Instructions to follow: Gather the lines below that include the string "empty", copying each in full.

Data extract:
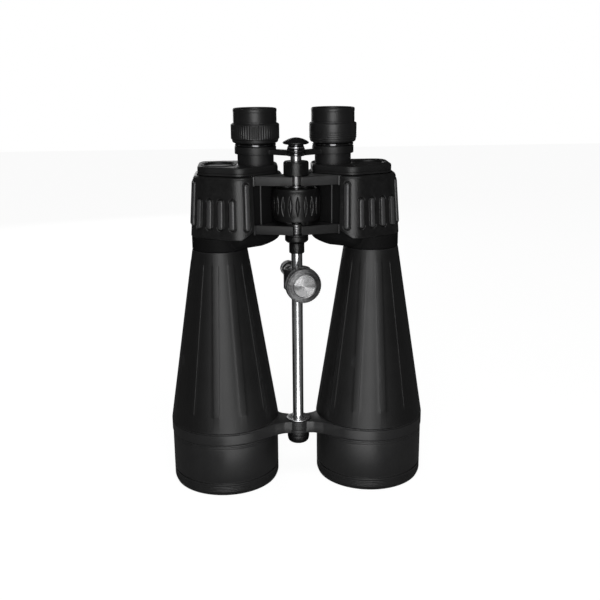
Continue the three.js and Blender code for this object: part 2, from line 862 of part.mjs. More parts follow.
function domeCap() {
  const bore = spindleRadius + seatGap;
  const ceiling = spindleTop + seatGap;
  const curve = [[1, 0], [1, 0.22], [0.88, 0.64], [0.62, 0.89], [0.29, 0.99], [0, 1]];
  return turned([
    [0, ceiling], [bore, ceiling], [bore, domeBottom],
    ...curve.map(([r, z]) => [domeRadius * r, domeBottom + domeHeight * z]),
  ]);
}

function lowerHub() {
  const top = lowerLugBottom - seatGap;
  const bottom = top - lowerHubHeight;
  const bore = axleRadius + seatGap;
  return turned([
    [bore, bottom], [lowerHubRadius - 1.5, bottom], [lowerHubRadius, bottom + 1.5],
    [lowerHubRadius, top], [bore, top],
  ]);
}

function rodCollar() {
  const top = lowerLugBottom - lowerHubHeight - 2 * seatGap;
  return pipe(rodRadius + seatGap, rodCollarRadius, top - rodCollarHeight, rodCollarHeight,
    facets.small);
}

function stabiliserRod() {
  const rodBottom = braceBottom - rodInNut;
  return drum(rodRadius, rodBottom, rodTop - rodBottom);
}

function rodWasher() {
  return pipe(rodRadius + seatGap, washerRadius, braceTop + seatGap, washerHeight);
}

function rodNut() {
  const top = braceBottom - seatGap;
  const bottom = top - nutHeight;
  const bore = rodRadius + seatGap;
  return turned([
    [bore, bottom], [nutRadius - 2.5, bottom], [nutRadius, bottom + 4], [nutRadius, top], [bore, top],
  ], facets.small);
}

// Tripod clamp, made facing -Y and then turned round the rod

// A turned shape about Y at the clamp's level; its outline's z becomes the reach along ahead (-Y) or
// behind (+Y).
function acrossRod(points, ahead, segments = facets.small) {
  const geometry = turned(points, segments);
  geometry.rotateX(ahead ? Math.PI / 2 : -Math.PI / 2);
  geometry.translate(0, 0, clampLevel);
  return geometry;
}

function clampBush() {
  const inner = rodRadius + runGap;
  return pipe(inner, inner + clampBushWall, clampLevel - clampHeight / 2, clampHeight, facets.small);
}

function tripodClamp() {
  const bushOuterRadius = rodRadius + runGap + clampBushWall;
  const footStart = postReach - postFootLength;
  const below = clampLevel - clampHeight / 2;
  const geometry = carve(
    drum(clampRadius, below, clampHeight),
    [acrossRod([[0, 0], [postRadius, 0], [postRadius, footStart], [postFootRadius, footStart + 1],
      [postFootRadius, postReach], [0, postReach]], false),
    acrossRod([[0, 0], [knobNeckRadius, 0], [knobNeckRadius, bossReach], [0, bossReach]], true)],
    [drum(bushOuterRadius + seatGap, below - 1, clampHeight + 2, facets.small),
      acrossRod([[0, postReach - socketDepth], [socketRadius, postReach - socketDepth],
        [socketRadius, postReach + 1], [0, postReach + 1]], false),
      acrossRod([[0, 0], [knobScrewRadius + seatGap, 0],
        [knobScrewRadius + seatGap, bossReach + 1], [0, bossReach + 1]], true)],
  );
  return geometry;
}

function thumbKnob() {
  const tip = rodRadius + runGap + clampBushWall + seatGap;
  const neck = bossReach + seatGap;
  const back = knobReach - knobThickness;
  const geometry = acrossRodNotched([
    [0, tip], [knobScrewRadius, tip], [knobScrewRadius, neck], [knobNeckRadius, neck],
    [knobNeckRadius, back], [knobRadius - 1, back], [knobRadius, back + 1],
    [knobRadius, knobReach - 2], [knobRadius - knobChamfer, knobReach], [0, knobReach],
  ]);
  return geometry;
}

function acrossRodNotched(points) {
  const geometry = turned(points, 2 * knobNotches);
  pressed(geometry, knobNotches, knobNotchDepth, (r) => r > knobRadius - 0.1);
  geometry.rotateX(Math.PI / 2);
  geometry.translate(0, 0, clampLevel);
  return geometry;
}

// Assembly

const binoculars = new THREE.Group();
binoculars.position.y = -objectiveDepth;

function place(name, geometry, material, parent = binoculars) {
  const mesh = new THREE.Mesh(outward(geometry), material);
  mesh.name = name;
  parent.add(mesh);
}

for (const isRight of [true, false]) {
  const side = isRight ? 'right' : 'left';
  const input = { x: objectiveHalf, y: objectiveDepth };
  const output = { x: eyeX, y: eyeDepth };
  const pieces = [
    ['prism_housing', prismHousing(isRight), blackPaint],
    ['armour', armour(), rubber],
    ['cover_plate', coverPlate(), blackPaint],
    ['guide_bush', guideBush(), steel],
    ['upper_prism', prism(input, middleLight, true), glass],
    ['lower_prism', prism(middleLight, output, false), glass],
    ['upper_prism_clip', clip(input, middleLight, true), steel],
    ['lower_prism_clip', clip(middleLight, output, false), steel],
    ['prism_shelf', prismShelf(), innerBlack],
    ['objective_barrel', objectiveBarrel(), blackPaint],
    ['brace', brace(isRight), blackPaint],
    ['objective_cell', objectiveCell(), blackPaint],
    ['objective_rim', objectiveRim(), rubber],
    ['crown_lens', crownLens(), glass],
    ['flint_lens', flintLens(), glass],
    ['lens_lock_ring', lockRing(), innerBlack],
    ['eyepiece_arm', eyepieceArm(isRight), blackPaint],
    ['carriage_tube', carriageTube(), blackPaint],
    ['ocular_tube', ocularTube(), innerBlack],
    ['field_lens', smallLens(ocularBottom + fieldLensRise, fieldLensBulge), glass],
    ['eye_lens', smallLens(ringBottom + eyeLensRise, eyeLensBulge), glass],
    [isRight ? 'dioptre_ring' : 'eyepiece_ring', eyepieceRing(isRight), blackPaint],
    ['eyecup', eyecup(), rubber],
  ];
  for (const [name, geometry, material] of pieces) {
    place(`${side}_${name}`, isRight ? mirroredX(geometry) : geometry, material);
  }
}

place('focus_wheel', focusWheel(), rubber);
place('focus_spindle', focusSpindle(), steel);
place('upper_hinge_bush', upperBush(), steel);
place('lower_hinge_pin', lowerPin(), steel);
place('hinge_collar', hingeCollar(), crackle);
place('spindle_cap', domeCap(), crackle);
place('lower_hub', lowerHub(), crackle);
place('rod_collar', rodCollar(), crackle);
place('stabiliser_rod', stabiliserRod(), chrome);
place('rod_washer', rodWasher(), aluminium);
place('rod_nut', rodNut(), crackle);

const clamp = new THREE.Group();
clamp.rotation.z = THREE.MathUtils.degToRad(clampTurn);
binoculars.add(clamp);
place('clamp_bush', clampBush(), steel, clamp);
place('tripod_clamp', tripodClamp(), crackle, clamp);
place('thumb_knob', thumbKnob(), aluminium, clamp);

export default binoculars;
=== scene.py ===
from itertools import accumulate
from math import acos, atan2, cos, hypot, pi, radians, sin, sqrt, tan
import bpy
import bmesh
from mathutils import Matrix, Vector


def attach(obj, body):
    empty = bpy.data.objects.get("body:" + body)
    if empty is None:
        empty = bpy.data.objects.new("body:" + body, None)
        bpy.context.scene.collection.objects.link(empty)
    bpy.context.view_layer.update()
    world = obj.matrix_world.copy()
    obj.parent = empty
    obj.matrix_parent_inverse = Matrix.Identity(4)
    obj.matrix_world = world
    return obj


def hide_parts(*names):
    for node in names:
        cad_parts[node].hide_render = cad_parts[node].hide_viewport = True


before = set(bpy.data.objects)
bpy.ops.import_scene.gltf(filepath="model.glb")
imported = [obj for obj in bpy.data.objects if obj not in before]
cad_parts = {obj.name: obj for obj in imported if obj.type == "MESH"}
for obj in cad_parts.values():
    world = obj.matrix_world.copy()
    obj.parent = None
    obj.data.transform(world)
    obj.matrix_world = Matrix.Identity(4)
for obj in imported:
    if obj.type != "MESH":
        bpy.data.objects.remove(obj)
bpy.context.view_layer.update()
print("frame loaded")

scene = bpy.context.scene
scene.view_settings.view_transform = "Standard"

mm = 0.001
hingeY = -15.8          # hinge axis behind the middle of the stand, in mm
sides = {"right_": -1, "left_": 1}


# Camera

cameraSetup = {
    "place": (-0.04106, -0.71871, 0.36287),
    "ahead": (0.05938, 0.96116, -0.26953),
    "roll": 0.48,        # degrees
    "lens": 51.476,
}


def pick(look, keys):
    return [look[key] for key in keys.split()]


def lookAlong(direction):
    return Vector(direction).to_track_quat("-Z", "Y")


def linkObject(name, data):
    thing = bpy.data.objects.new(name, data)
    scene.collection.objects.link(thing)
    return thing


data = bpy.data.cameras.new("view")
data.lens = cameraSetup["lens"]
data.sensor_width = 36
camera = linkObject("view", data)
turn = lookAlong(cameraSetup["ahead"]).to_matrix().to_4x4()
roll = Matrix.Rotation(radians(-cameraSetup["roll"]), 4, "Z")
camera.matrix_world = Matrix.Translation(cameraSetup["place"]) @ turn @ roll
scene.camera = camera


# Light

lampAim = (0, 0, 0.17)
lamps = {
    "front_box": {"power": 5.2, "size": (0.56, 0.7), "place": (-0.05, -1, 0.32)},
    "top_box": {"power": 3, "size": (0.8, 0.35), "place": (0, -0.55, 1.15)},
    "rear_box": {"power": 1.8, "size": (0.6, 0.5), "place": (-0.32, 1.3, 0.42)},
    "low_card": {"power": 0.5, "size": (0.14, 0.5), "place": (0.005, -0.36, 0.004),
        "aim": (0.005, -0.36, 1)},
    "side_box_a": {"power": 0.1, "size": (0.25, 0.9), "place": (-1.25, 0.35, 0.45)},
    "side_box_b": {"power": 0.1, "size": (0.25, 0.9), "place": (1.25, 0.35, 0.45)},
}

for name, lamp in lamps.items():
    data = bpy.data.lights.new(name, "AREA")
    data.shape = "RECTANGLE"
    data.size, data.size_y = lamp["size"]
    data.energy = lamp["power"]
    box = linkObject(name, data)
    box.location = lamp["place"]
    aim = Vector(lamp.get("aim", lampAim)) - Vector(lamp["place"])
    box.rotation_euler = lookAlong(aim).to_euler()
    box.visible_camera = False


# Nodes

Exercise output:
    empty = bpy.data.objects.get("body:" + body)
    if empty is None:
        empty = bpy.data.objects.new("body:" + body, None)
        bpy.context.scene.collection.objects.link(empty)
    obj.parent = empty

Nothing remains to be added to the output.